というのも、その名の通り大腸に潰瘍ができて炎症を起こしている状態、それが潰瘍性大腸炎だからです。
大腸炎といっても、大腸の粘膜のみならずその下の層にまで及びひどい炎症を起こすので、出血を伴うことが多く血便になります。
また潰瘍性大腸炎は、強く症状が現れたり、一旦緩和されたりと安定しない病気で、その都度血便の様子も変わってきます。
潰瘍性大腸炎の初期に粘液のようなものが排出されます。
これは腸の粘膜に異常が出た証拠なのですが、この粘液上の物に血液が混ざり便に付着し赤い便になります。
炎症部が肛門に近い部分だと、便に血が付着した感じで出てくるのですが、炎症が肛門から遠いところだと、腸内細菌による分解を受け便自体が真っ赤になったように見えます。
そして炎症の範囲が広がるとともに粘血便と呼ばれるタール状の血便が出るようになります。
さらに悪化していくと、1日に⒑数回粘血便や血便が出るようになります。
そしてそれがひどくなると血便というよりほとんど下血に近い状態になります。
潰瘍性大腸炎が少し収まってくると、排便後拭いた時にトイレットペーパーにピンク色がつく程度で、目に見えて赤い便ではなくなることもあります。
また便に腸粘膜の残骸がついて緑っぽく見えたりもします。
このように潰瘍性大腸炎の場合便の色は一定ではありません。総じて血便と呼ばれる状態です。
潰瘍性大腸炎の初期症状とは
潰瘍性大腸炎の初期症状はけいれん性の腹痛と下痢、血便です。
しかし、程度に関して言えば、お腹が緩くなったかなと感じる程度の人から、ひどい痛みと下痢、血便ですぐに異常に気付く人まで様々です。
程度の差も関係していますが、多くの場合ストレスや緊張状態でお腹を壊したとか、食あたりと勘違いされ済まされることが多いです。
潰瘍性大腸炎は激しい痛みやけいれん性の痛みや下痢と、それらが緩和された状態を繰り返すため、一連の流れの病気だと気づきにくいのです。
お腹を壊しやすい体質とか、ストレスに弱いためと思い込むことが多く、病院に行って診察を受けるタイミングを逃しがちです。

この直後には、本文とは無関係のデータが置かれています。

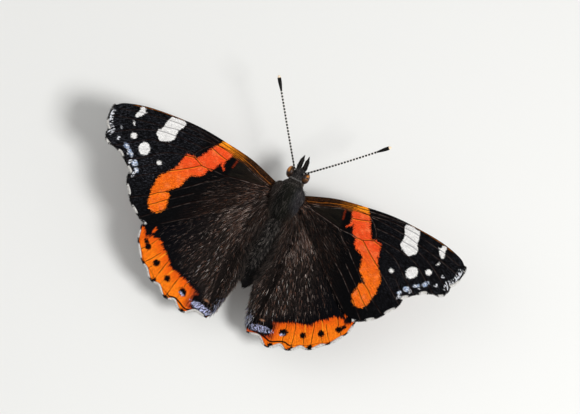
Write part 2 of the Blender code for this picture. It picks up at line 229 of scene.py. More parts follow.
def placeVector(tree, scale, uvMap=None):
    # object coordinates, or a piece's own UV map, stretched by the given scale
    if uvMap:
        source = tree.nodes.new("ShaderNodeUVMap")
        source.uv_map = uvMap
        start = source.outputs["UV"]
    else:
        source = tree.nodes.new("ShaderNodeTexCoord")
        start = source.outputs["Object"]
    mapping = tree.nodes.new("ShaderNodeMapping")
    mapping.inputs["Scale"].default_value = scale
    tree.links.new(start, mapping.inputs["Vector"])
    return mapping.outputs["Vector"]


def noiseValue(tree, vector, scale=1.0, detail=2.0, rough=0.5):
    node = tree.nodes.new("ShaderNodeTexNoise")
    tree.links.new(vector, node.inputs["Vector"])
    for name, setting in (("Scale", scale), ("Detail", detail), ("Roughness", rough)):
        node.inputs[name].default_value = setting
    return node.outputs["Fac"]


def addBump(tree, shader, height, strength, distance):
    node = tree.nodes.new("ShaderNodeBump")
    node.inputs["Strength"].default_value = strength
    node.inputs["Distance"].default_value = distance
    tree.links.new(height, node.inputs["Height"])
    tree.links.new(node.outputs["Normal"], shader.inputs["Normal"])


def newGroup(name, inputs, outputs):
    # a shader group with named sockets: inputs and outputs are (name, kind, value) and (name, kind)
    group = bpy.data.node_groups.new(name, "ShaderNodeTree")
    for socketName, kind, value in inputs:
        socket = group.interface.new_socket(socketName, in_out="INPUT", socket_type="NodeSocket" + kind)
        if value is not None:
            socket.default_value = value
    for socketName, kind in outputs:
        group.interface.new_socket(socketName, in_out="OUTPUT", socket_type="NodeSocket" + kind)
    return group, group.nodes.new("NodeGroupInput"), group.nodes.new("NodeGroupOutput")


def useGroup(tree, group, **values):
    node = tree.nodes.new("ShaderNodeGroup")
    node.node_tree = group
    for name, value in values.items():
        feed(tree, node.inputs[name], value)
    return node.outputs


def makeScaleGroup():
    # overlapping wing scales: a tint that differs from scale to scale, and their height
    group, start, end = newGroup("wingScales", [("Vector", "Vector", None)], [("Tint", "Float"), ("Height", "Float")])
    cells = group.nodes.new("ShaderNodeTexVoronoi")
    cells.inputs["Scale"].default_value = 1.0
    cells.inputs["Randomness"].default_value = 0.75
    group.links.new(start.outputs["Vector"], cells.inputs["Vector"])
    parts = group.nodes.new("ShaderNodeSeparateColor")
    group.links.new(cells.outputs["Color"], parts.inputs["Color"])
    group.links.new(parts.outputs[0], end.inputs["Tint"])
    height = calc(group, "SUBTRACT", parts.outputs[1], calc(group, "MULTIPLY", cells.outputs["Distance"], 1.6))
    group.links.new(height, end.inputs["Height"])
    return group


def makeRaggedGroup():
    # a marking whose edge wanders from scale to scale: Distance is how far inside the marking a point is
    inputs = [("Distance", "Float", 0.0), ("Tint", "Float", 0.5), ("Ragged", "Float", 0.2), ("Soft", "Float", 0.1)]
    group, start, end = newGroup("raggedMarking", inputs, [("Mask", "Float")])
    jitter = calc(group, "MULTIPLY", calc(group, "SUBTRACT", start.outputs["Tint"], 0.5), start.outputs["Ragged"])
    moved = calc(group, "ADD", start.outputs["Distance"], jitter)
    soft = start.outputs["Soft"]
    node = group.nodes.new("ShaderNodeMapRange")
    node.interpolation_type = "SMOOTHSTEP"
    group.links.new(moved, node.inputs["Value"])
    group.links.new(calc(group, "MULTIPLY", soft, -0.5), node.inputs["From Min"])
    group.links.new(calc(group, "MULTIPLY", soft, 0.5), node.inputs["From Max"])
    group.links.new(node.outputs["Result"], end.inputs["Mask"])
    return group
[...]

潰瘍性大腸炎で直接死に至ることはほとんどありません。
しかし、炎症がひどくなったり広範囲になってくると摘出手術も行われます。
潰瘍がひどくなると腸に穴があいたり、がんを引き起こす原因になることもあるためです。
腸以外の場所に合併症が出ることもあります。
例えば関節炎や口内炎といった炎症も腸炎の進行とともにひどくなることがあります。
場合によってはこうした腸以外の炎症の治療も必要です。
潰瘍性大腸炎の治療は主に服薬治療です。
できるだけ早い段階で治療を始めれば、症状を悪化させないよう抑えていくことができます。
潰瘍性大腸炎は免疫系統疾患です。
本来体を守っているはずの免疫が、何らかの理由で腸壁を敵と勘違いし攻撃してしまうのです。
その免疫系統を治療することは難しく、治療法としては炎症を抑えることに徹することがほとんどです。
潰瘍性大腸炎がひどくなった場合は、ステロイド剤を配合した飲み薬や点滴で炎症を抑えます。直腸にじかに注入することもあります。
免疫調節薬で免疫反応自体を抑えることもあります。
しかし、この場合他のウイルスに対しての免疫も低下するので、風邪をひきやすくなるなどデメリットが付きまといます。
最近では生物学的製剤と言われ、バイオテクノロジー技術によって生み出された製剤を注射によって入れる場合もあります。
こうした治療はいずれの場合も早めに治療にかかることでかなりの効果をあげることができます。
潰瘍性大腸炎を早期発見するカギはやはり、「排便異常に気づいたら早めに病院に行く」ということです。
これは下痢が多いとか、お腹が痛いといったことに加えて、便の形状や色、回数の異常も含まれます。
潰瘍性大腸炎の場合、便の色や回数にすぐに異常が見られますから、軽く考えずにすぐに病院に行って検査を受けるようにしましょう。
まとめ
潰瘍性大腸炎を見分ける便の特徴となるのは血便、粘血便です。
赤い色の便は、一般的に見て体のどこかに不調があり、SOSを出している時です。
潰瘍性大腸炎が重症化すると、日常生活も困難になることがあります。
そうならないために、体が、便が発するSOSサインにできるだけ早く気づいてあげましょう。